-- Given request --
Copy exactly the lines of the material below that run from the one containing "Reconstruct the object" through the one containing "pad_r = 7.4; // [6:0.1:9]". Copy no other lines.

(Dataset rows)
######
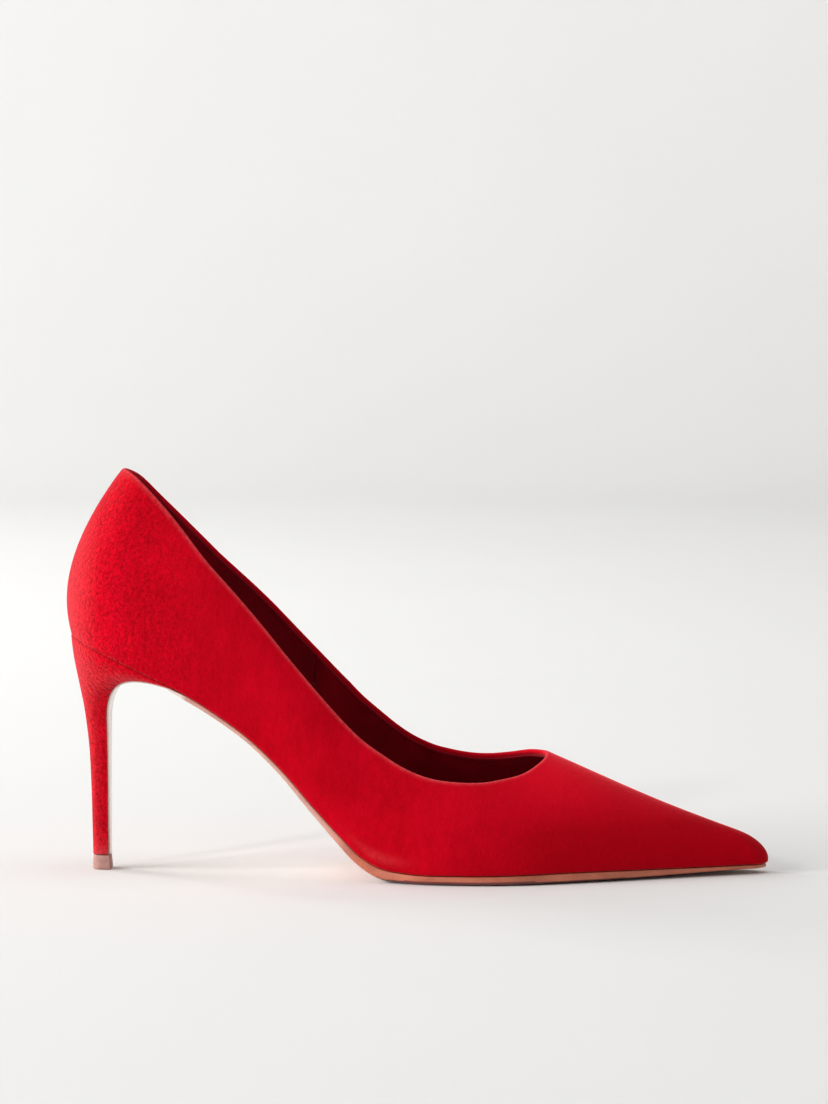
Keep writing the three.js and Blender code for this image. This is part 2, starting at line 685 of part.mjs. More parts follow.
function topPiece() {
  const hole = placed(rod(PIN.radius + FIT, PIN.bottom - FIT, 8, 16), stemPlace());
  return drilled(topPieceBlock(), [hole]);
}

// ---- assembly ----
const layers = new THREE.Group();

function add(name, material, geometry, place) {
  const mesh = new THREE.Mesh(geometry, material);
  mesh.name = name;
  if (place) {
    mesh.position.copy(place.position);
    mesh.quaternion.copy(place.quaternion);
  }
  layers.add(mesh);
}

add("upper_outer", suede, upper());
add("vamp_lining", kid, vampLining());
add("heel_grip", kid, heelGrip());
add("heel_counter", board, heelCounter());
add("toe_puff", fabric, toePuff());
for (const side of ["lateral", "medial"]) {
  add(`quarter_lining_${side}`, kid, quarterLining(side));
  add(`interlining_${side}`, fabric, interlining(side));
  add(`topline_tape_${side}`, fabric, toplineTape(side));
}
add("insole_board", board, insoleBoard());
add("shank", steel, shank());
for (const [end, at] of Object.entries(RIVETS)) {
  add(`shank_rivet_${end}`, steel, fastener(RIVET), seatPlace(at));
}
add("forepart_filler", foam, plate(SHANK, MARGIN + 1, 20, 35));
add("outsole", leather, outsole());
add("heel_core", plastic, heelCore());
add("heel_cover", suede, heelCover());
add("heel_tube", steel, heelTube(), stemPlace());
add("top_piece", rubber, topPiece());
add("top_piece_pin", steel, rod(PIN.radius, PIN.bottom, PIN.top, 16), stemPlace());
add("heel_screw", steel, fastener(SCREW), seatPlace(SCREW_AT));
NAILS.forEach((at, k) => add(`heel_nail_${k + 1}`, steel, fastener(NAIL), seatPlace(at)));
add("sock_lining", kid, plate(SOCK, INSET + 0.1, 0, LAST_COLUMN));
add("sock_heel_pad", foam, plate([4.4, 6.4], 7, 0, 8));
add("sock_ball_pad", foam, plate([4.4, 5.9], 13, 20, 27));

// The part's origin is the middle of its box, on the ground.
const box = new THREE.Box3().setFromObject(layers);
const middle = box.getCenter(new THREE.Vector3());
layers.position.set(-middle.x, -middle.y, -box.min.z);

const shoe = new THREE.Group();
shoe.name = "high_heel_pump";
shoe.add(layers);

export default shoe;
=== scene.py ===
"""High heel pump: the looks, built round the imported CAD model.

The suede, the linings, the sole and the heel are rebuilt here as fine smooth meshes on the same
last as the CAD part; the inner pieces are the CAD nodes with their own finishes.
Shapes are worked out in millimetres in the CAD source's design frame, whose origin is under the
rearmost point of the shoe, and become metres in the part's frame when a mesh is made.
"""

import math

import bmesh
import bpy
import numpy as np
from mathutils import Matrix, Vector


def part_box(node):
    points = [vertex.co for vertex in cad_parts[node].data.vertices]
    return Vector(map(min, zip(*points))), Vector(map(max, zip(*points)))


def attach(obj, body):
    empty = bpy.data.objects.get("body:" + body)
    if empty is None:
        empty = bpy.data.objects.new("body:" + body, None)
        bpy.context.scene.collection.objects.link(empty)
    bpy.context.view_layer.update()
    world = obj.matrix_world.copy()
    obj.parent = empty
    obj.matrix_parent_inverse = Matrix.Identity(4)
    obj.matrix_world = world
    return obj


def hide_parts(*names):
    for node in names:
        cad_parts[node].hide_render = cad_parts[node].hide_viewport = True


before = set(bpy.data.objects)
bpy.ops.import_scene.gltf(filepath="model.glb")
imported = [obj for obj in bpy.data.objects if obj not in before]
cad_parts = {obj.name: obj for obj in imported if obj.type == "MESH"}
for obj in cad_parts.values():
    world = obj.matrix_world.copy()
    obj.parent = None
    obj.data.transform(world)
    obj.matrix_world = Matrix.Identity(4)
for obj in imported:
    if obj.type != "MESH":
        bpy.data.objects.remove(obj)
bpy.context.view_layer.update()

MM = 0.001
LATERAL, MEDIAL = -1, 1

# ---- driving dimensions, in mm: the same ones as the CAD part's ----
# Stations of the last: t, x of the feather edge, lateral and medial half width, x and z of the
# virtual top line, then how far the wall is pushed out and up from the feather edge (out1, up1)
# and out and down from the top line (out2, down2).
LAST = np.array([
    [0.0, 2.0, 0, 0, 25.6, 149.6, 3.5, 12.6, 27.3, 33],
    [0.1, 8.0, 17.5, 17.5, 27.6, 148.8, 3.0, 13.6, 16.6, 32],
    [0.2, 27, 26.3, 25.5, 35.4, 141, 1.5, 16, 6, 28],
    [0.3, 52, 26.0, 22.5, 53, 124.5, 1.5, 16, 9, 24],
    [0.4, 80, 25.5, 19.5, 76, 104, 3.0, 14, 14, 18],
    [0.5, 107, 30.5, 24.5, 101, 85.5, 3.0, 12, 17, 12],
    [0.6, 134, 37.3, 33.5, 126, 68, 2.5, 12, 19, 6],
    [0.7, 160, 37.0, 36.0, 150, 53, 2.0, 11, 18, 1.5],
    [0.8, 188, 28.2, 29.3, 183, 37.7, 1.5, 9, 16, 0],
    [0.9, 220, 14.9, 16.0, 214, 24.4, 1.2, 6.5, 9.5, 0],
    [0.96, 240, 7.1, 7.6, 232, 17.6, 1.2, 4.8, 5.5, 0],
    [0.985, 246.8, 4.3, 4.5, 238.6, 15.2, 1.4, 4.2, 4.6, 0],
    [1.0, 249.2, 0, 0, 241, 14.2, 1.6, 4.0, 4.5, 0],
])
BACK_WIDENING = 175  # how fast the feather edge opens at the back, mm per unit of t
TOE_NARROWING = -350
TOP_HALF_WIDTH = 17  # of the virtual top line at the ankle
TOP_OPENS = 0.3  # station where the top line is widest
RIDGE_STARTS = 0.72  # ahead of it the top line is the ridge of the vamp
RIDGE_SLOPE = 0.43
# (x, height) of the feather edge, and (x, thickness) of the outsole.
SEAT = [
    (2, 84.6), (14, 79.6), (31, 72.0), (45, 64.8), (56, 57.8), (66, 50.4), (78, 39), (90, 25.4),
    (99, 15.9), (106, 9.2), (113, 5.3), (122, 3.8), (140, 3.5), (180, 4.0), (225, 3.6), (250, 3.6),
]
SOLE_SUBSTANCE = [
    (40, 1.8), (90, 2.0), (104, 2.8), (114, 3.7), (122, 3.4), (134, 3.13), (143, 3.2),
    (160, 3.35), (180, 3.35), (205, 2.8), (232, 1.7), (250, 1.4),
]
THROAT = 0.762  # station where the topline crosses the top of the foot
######
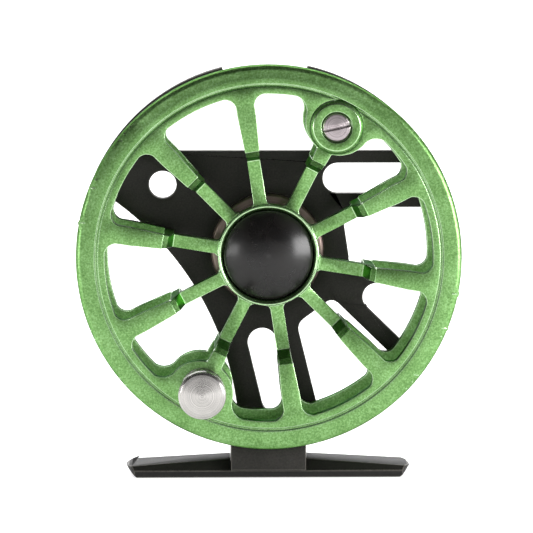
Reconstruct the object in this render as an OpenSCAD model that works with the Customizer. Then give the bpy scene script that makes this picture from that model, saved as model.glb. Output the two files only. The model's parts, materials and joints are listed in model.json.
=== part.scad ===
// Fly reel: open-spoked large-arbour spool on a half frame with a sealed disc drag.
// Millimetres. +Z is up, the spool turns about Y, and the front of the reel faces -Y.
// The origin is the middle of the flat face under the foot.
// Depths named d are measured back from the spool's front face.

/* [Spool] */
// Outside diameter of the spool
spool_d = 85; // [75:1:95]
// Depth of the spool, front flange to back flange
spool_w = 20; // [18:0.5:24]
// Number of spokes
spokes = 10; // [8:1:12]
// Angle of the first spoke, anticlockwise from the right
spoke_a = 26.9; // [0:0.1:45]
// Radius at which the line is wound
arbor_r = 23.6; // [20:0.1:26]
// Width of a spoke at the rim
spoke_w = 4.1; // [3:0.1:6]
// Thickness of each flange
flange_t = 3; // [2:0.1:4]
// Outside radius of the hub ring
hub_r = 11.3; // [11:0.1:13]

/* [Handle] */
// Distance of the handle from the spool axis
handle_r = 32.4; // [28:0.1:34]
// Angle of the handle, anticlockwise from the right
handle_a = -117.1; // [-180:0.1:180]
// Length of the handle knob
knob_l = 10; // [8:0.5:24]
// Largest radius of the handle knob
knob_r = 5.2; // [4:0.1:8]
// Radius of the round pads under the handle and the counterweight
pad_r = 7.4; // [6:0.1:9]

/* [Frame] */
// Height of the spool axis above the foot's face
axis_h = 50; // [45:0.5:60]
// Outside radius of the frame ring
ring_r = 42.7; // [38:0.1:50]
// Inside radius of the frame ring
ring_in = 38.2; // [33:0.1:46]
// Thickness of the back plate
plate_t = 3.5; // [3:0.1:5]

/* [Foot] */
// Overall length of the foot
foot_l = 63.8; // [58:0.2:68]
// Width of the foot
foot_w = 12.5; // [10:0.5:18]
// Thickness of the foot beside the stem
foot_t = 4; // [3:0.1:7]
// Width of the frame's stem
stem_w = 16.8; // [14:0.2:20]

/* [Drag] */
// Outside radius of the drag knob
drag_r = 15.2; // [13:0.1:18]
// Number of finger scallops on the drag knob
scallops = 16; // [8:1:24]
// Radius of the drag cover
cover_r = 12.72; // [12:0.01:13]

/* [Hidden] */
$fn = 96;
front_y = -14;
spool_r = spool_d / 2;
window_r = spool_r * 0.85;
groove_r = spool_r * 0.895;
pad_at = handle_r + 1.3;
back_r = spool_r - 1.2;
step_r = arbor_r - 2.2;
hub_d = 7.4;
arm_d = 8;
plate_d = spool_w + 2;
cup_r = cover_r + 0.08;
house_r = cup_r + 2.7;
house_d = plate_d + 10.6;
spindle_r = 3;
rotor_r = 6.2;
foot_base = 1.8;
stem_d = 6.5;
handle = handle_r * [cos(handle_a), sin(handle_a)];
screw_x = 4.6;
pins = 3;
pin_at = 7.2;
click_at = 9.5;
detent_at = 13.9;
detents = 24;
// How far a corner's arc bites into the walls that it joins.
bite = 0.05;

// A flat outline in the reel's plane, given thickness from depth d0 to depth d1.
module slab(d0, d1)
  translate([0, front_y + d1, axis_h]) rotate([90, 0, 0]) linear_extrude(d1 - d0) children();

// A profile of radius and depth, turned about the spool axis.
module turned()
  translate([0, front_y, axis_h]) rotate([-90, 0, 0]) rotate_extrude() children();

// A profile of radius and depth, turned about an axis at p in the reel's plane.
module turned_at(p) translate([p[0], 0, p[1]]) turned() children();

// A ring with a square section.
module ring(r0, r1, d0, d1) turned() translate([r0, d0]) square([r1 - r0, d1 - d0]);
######
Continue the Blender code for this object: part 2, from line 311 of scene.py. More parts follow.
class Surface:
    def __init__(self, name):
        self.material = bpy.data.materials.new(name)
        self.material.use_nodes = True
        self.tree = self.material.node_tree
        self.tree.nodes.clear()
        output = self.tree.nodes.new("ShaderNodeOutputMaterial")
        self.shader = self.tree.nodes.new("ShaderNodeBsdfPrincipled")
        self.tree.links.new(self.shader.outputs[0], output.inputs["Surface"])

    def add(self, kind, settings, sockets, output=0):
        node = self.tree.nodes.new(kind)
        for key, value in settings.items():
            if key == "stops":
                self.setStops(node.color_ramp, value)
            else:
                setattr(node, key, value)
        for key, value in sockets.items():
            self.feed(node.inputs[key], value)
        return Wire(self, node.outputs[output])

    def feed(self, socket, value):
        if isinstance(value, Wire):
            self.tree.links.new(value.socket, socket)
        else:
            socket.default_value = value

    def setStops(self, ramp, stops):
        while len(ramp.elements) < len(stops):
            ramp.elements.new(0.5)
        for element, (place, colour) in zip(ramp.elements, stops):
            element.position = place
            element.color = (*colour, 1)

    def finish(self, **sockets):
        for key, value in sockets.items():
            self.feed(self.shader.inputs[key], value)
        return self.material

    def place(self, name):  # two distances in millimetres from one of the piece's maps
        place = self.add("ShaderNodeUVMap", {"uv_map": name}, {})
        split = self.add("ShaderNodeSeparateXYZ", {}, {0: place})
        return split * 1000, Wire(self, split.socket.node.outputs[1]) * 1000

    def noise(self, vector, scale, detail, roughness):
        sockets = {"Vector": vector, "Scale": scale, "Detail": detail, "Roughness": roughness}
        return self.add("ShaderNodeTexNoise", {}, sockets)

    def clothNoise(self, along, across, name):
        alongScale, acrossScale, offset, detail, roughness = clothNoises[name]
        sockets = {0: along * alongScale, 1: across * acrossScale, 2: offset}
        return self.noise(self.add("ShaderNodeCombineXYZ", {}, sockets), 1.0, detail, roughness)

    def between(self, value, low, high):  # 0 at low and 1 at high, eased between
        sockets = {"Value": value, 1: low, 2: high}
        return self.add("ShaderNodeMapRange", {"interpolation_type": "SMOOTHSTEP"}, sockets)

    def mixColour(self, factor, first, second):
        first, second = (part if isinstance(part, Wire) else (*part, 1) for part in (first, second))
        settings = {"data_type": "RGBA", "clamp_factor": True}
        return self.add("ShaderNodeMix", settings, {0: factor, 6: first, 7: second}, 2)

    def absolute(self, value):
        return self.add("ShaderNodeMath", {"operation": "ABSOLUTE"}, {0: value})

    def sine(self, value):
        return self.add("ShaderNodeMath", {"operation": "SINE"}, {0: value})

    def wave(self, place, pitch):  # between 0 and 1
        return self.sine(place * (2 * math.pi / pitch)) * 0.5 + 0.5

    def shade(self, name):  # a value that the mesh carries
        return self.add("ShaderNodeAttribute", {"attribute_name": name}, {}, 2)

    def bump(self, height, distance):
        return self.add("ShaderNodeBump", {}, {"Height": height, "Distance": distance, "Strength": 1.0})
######
-- Correct output --
Reconstruct the object in this render as an OpenSCAD model that works with the Customizer. Then give the bpy scene script that makes this picture from that model, saved as model.glb. Output the two files only. The model's parts, materials and joints are listed in model.json.
=== part.scad ===
// Fly reel: open-spoked large-arbour spool on a half frame with a sealed disc drag.
// Millimetres. +Z is up, the spool turns about Y, and the front of the reel faces -Y.
// The origin is the middle of the flat face under the foot.
// Depths named d are measured back from the spool's front face.

/* [Spool] */
// Outside diameter of the spool
spool_d = 85; // [75:1:95]
// Depth of the spool, front flange to back flange
spool_w = 20; // [18:0.5:24]
// Number of spokes
spokes = 10; // [8:1:12]
// Angle of the first spoke, anticlockwise from the right
spoke_a = 26.9; // [0:0.1:45]
// Radius at which the line is wound
arbor_r = 23.6; // [20:0.1:26]
// Width of a spoke at the rim
spoke_w = 4.1; // [3:0.1:6]
// Thickness of each flange
flange_t = 3; // [2:0.1:4]
// Outside radius of the hub ring
hub_r = 11.3; // [11:0.1:13]

/* [Handle] */
// Distance of the handle from the spool axis
handle_r = 32.4; // [28:0.1:34]
// Angle of the handle, anticlockwise from the right
handle_a = -117.1; // [-180:0.1:180]
// Length of the handle knob
knob_l = 10; // [8:0.5:24]
// Largest radius of the handle knob
knob_r = 5.2; // [4:0.1:8]
// Radius of the round pads under the handle and the counterweight
pad_r = 7.4; // [6:0.1:9]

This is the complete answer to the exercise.